View of Huang Yong Ping, "Frolic," 2008.

For “Frolic,” his first solo exhibition in the United Kingdom, Chinese artist Huang Yong Ping draws the title from the name of a ship involved in the opium trade between China and Britain’s colonies in India. During the height of this trade, during the middle of the nineteenth century, the UK and China became embroiled in what became known as the Opium Wars. While the British supported the exportation of opium to China as a way to balance the trade deficit with the tea-, silk-, and porcelain-rich country, the Chinese attempted to disable the largely British- and American-run drug traffic. Channeling the symbolism of this period, Huang stages a dramatic historical scene without shying away from its contemporary implications. Like fierce sentinels or massive oars, towering aluminum replicas of opium needles (all works Untitled, 2008) track the entrance to the show. Leaning against the wall next to oversize opium bowls, Huang has embellished each piece of paraphernalia with popular period motifs, some with loose references to Eastern philosophies.

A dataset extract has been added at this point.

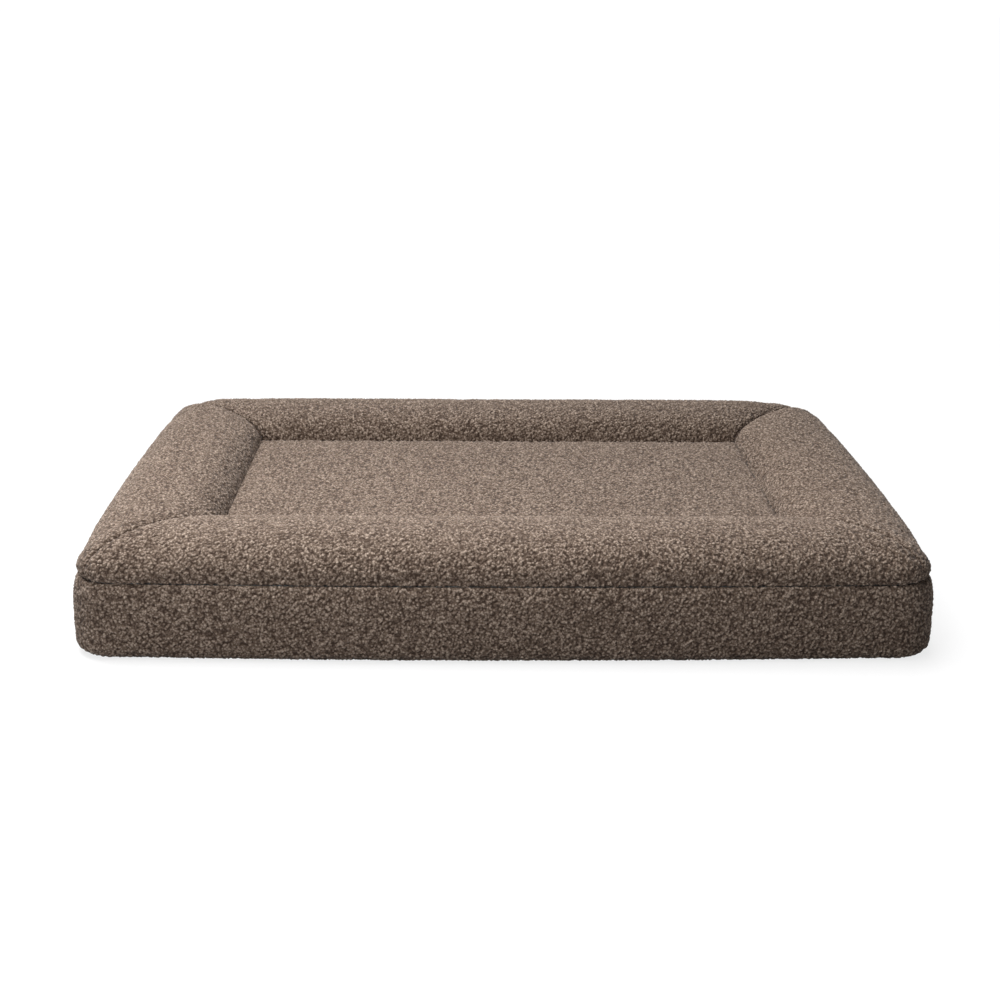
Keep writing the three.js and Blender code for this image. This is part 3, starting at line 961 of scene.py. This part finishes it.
def dome(target, centre):
    """One low dot, closed, pointing down."""
    sides = 10
    rings = [(1.0, 0.3), (1.0, 0.0), (0.8, -0.55), (0.45, -0.9)]  # in the dot's radius and height
    loops = []
    for radius, depth in rings:
        loop = []
        for index in range(sides):
            angle = index * 2 * math.pi / sides
            offset = Vector((math.cos(angle), math.sin(angle), 0)) * radius * DOT_RADIUS
            offset.z = depth * DOT_HEIGHT
            loop.append(target.verts.new(centre + offset))
        loops.append(loop)
    for above, under in zip(loops, loops[1:]):
        for index in range(sides):
            following = (index + 1) % sides
            target.faces.new((above[index], under[index], under[following], above[following]))
    target.faces.new(loops[0])
    target.faces.new(loops[-1][::-1])


# ------------------------------------------------------------------ zip


def tubing(name, path, radius, sides=6):
    """A round tube along a path of points, closed at both ends."""
    ahead = np.gradient(path, axis=0)
    ahead /= np.linalg.norm(ahead, axis=1, keepdims=True)
    first = np.cross(ahead, [1.0, 0.02, 0.01])
    first /= np.linalg.norm(first, axis=1, keepdims=True)
    second = np.cross(first, ahead)
    angle = np.arange(sides) * 2 * math.pi / sides
    ring = first[:, None] * np.cos(angle)[:, None] + second[:, None] * np.sin(angle)[:, None]
    return tube(name, path[:, None] + radius * ring)


def coil(name, node, meshes_up):
    """Half of the zip's chain: a flattened coil of nylon that meshes with the half above or below."""
    low, high = np.array(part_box(node))
    if meshes_up:
        high[2] += COIL_MESH
    else:
        low[2] -= COIL_MESH
    start = 0 if meshes_up else math.pi
    middle = (low + high) / 2
    reach = (high - low) / 2 - COIL_YARN
    turns = round((high[0] - low[0]) / COIL_PITCH)
    angle = np.linspace(0, turns * 2 * math.pi, turns * 10 + 1)
    x = np.linspace(low[0] + COIL_YARN, high[0] - COIL_YARN, len(angle))
    y = middle[1] + reach[1] * np.cos(angle + start)
    z = middle[2] + reach[2] * np.sin(angle + start)
    piece = tubing(name, np.stack([x, y, z], axis=-1), COIL_YARN)
    dress(piece, "zip_coil", node)


def tape(name, node, turned_out):
    """Woven tape, ribbed along its length. The lower one's foot turns out to the rear band."""
    low, high = np.array(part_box(node))
    x = even_range(low[0] - TAPE_LAP, high[0] + TAPE_LAP, 3 * MM)
    y, foot = (low[1] + high[1]) / 2, low[2]
    out = REAR_Y - side_inset(foot) - FABRIC + GAP if turned_out else y
    turn = bezier((out, foot), ((out + y) / 2, foot), (y, foot), (y, foot + TAPE_TURN))
    line = even(np.concatenate([turn, [[y, high[2]]]]), 0.5 * MM)
    ahead = np.gradient(line, axis=0)
    ahead /= np.linalg.norm(ahead, axis=1, keepdims=True)
    inward = np.stack([-ahead[:, 1], ahead[:, 0]], axis=-1)
    rib = 0.08 * MM * (np.arange(len(line)) % 2)
    half = inward * ((high[1] - low[1]) / 2 + rib)[:, None]
    section = np.concatenate([line + half, (line - half)[::-1]])
    grid = np.zeros((len(x), len(section), 3))
    grid[..., 0] = x[:, None]
    grid[..., 1] = section[:, 0] + 0.1 * MM * np.sin(x / (17 * MM))[:, None]
    grid[..., 2] = section[:, 1]
    dress(tube(name, grid), "zip_tape", node)


def squared(wave, power=0.35):
    """A wave with its tops flattened, for a section between a circle and a box."""
    return np.sign(wave) * np.abs(wave) ** power


def end_tab(side):
    """A small folded tab of the boucle over an end of the zip."""
    node = f"zip_end_tab_{side}"
    low, high = np.array(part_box(node))
    low -= [TAB_LAP if side == "left" else 0, TAB_PLUMP, TAB_PLUMP]
    high += [TAB_LAP if side == "right" else 0, TAB_PROUD, TAB_PLUMP]
    x = even_range(low[0], high[0], 0.8 * MM)
    around = np.linspace(2 * math.pi, 0, 40, endpoint=False)
    half = (high - low) / 2
    middle = (high + low) / 2
    plump = (1 - np.abs((x - middle[0]) / half[0]) ** 6 * 0.5)[:, None]
    grid = np.zeros((len(x), len(around), 3))
    grid[..., 0] = x[:, None]
    grid[..., 1] = middle[1] + half[1] * squared(np.cos(around)) * plump
    grid[..., 2] = middle[2] + half[2] * squared(np.sin(around)) * plump
    height, tone = nubs(grid)
    grid[..., 1] += np.sign(np.cos(around)) * (height - PILE_BELOW) * 0.6 * MM
    piece = tube(f"{side}_zip_end", grid)
    # the material paints shade between the loops and highlight on their tops from this height
    paint(piece, "nub", height)
    paint(piece, "tone", tone)
    dress(piece, "boucle", node)


def metal_parts():
    """The slider, its pull and the two stops keep their CAD shapes, with their edges broken."""
    for node, width in BROKEN_EDGES.items():
        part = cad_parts[node]
        weld = part.modifiers.new("joined facets", "WELD")
        weld.merge_threshold = 0.01 * MM
        bevel = part.modifiers.new("broken edges", "BEVEL")
        bevel.width = width
        bevel.segments = 3
        bevel.limit_method = "ANGLE"
        bevel.harden_normals = True
        part.data.materials.clear()
        part.data.materials.append(MATERIALS["zip_metal"])


# ------------------------------------------------------------------ stage

LENS = 55.56
PITCH, YAW, ROLL = math.radians(18.31), math.radians(1.154), math.radians(0.551)
CAMERA_AT = (-0.0410, -1.6281, 0.7353)  # from the middle of the front, in widths of the bed
FLOOR_REACH = 60
FLOOR_GLOW = 1.58  # to the camera alone, and mixed with the lit floor by this share
FLOOR_GLOW_SHARE = 0.5
SKY_LIGHT = 0.1
SKY_SEEN = 1.2


def camera():
    """A long lens from in front and above, turned a little to the right."""
    ahead = Vector((math.sin(YAW), math.cos(YAW), 0))
    level = Vector((math.cos(YAW), -math.sin(YAW), 0))
    forward = ahead * math.cos(PITCH) - Vector((0, 0, math.sin(PITCH)))
    upright = level.cross(forward)
    right = level * math.cos(ROLL) + upright * math.sin(ROLL)
    up = upright * math.cos(ROLL) - level * math.sin(ROLL)
    data = bpy.data.cameras.new("camera")
    data.lens = LENS
    made = bpy.data.objects.new("camera", data)
    turn = Matrix((right, up, -forward)).transposed().to_4x4()
    at = np.array([0, FRONT_Y, 0]) + 2 * HALF_X * np.array(CAMERA_AT)
    made.matrix_world = Matrix.Translation(Vector(at)) @ turn
    bpy.context.scene.collection.objects.link(made)
    bpy.context.scene.camera = made


def floor():
    """A pale floor that the camera sees lit up from within, so that its shadows are faint."""
    material, nodes, links, shader = new_material("floor", 0.9)
    ramp = colour_ramp(nodes, *PALE_FLOOR)
    links.new(grain(3)(nodes, links), ramp.inputs["Fac"])
    links.new(ramp.outputs["Color"], shader.inputs["Base Color"])
    shader.inputs["Specular IOR Level"].default_value = 0
    glow = nodes.new("ShaderNodeEmission")
    glow.inputs["Strength"].default_value = FLOOR_GLOW
    share = nodes.new("ShaderNodeMath")
    share.operation = "MULTIPLY"
    share.inputs[1].default_value = FLOOR_GLOW_SHARE
    links.new(nodes.new("ShaderNodeLightPath").outputs["Is Camera Ray"], share.inputs[0])
    mix = nodes.new("ShaderNodeMixShader")
    links.new(share.outputs["Value"], mix.inputs["Fac"])
    links.new(shader.outputs["BSDF"], mix.inputs[1])
    links.new(glow.outputs["Emission"], mix.inputs[2])
    links.new(mix.outputs["Shader"], nodes["Material Output"].inputs["Surface"])
    corners = [(FLOOR_REACH * x, FLOOR_REACH * y, 0) for x, y in ((-1, -1), (1, -1), (1, 1), (-1, 1))]
    mesh = bpy.data.meshes.new("floor")
    mesh.from_pydata(corners, [], [(0, 1, 2, 3)])
    mesh.materials.append(material)
    made = bpy.data.objects.new("floor", mesh)
    made.location.z = LOW[2]
    bpy.context.scene.collection.objects.link(made)


def lights():
    """An even light from above and behind, and softboxes over the front and at the left."""
    sky = bpy.data.lights.new("even", "SUN")
    sky.energy = 3.1
    sky.angle = math.radians(50)
    aim(sky, at=(-0.28, 0.50, 1), target=(0, 0, 0))
    softbox("over_front", (1.5, 0.6), 11.5, at=(-0.35, -0.46, 1.0), target=(-0.1, -0.3, 0))
    softbox("left", (0.9, 0.9), 6.5, at=(-1.5, -1.3, 0.6), target=(-0.4, -0.3, 0.1))


def softbox(name, size, power, at, target):
    """A square-cornered area light."""
    light = bpy.data.lights.new(name, "AREA")
    light.shape = "RECTANGLE"
    light.size, light.size_y = size
    light.energy = power
    aim(light, at, target)


def aim(light, at, target):
    """Puts a light in the scene, turned to its target and not seen by the camera."""
    made = bpy.data.objects.new(light.name, light)
    made.location = at
    made.rotation_euler = (Vector(target) - Vector(at)).to_track_quat("-Z", "Y").to_euler()
    made.visible_camera = False
    bpy.context.scene.collection.objects.link(made)


def backdrop():
    """White to the camera, and a dimmer grey as a source of light."""
    world = bpy.data.worlds.new("world")
    world.use_nodes = True
    bpy.context.scene.world = world
    nodes, links = world.node_tree.nodes, world.node_tree.links
    glow = nodes["Background"]
    glow.inputs["Color"].default_value = (1, 1, 1, 1)
    glow.inputs["Strength"].default_value = SKY_LIGHT
    seen = nodes.new("ShaderNodeBackground")
    seen.inputs["Color"].default_value = (1, 1, 1, 1)
    seen.inputs["Strength"].default_value = SKY_SEEN
    ray = nodes.new("ShaderNodeLightPath")
    mix = nodes.new("ShaderNodeMixShader")
    links.new(ray.outputs["Is Camera Ray"], mix.inputs["Fac"])
    links.new(glow.outputs["Background"], mix.inputs[1])
    links.new(seen.outputs["Background"], mix.inputs[2])
    links.new(mix.outputs["Shader"], nodes["World Output"].inputs["Surface"])


# ------------------------------------------------------------------ scene

for side in SIDES:
    bolster_cover(side)
    bolster_insert(side)
    bolster_lining(side)
bands()
sleeping_panel()
foams()
liner()
bottom_panel()
coil("zip_coil_lower", "zip_chain_lower", meshes_up=True)
coil("zip_coil_upper", "zip_chain_upper", meshes_up=False)
tape("zip_cloth_lower", "zip_tape_lower", turned_out=True)
tape("zip_cloth_upper", "zip_tape_upper", turned_out=False)
end_tab("left")
end_tab("right")
metal_parts()

camera()
floor()
lights()
backdrop()
bpy.context.scene.view_settings.view_transform = "Standard"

An equally enlarged wooden pipe tapers toward the mouth of a corroded statue of Lord Palmerston lying toppled on a bamboo platform. Palmerston, who served as Britain’s foreign secretary and for two terms as prime minister, was complicit in the initiation of the Second Opium War. Rounding the final curve of the long, narrow gallery, a tower of wooden scaffolding stacked with hundreds of opium balls serves as an absurd, and rather precarious, monumental arch. Wooden crates, imprinted with seal of the East India Company, surround the platform, while one trunk serves as a plinth for a large iron scale. Huang pairs a direct and highly theatrical language with a complex network of historical and contemporary references, refusing to allow narrative to go untested.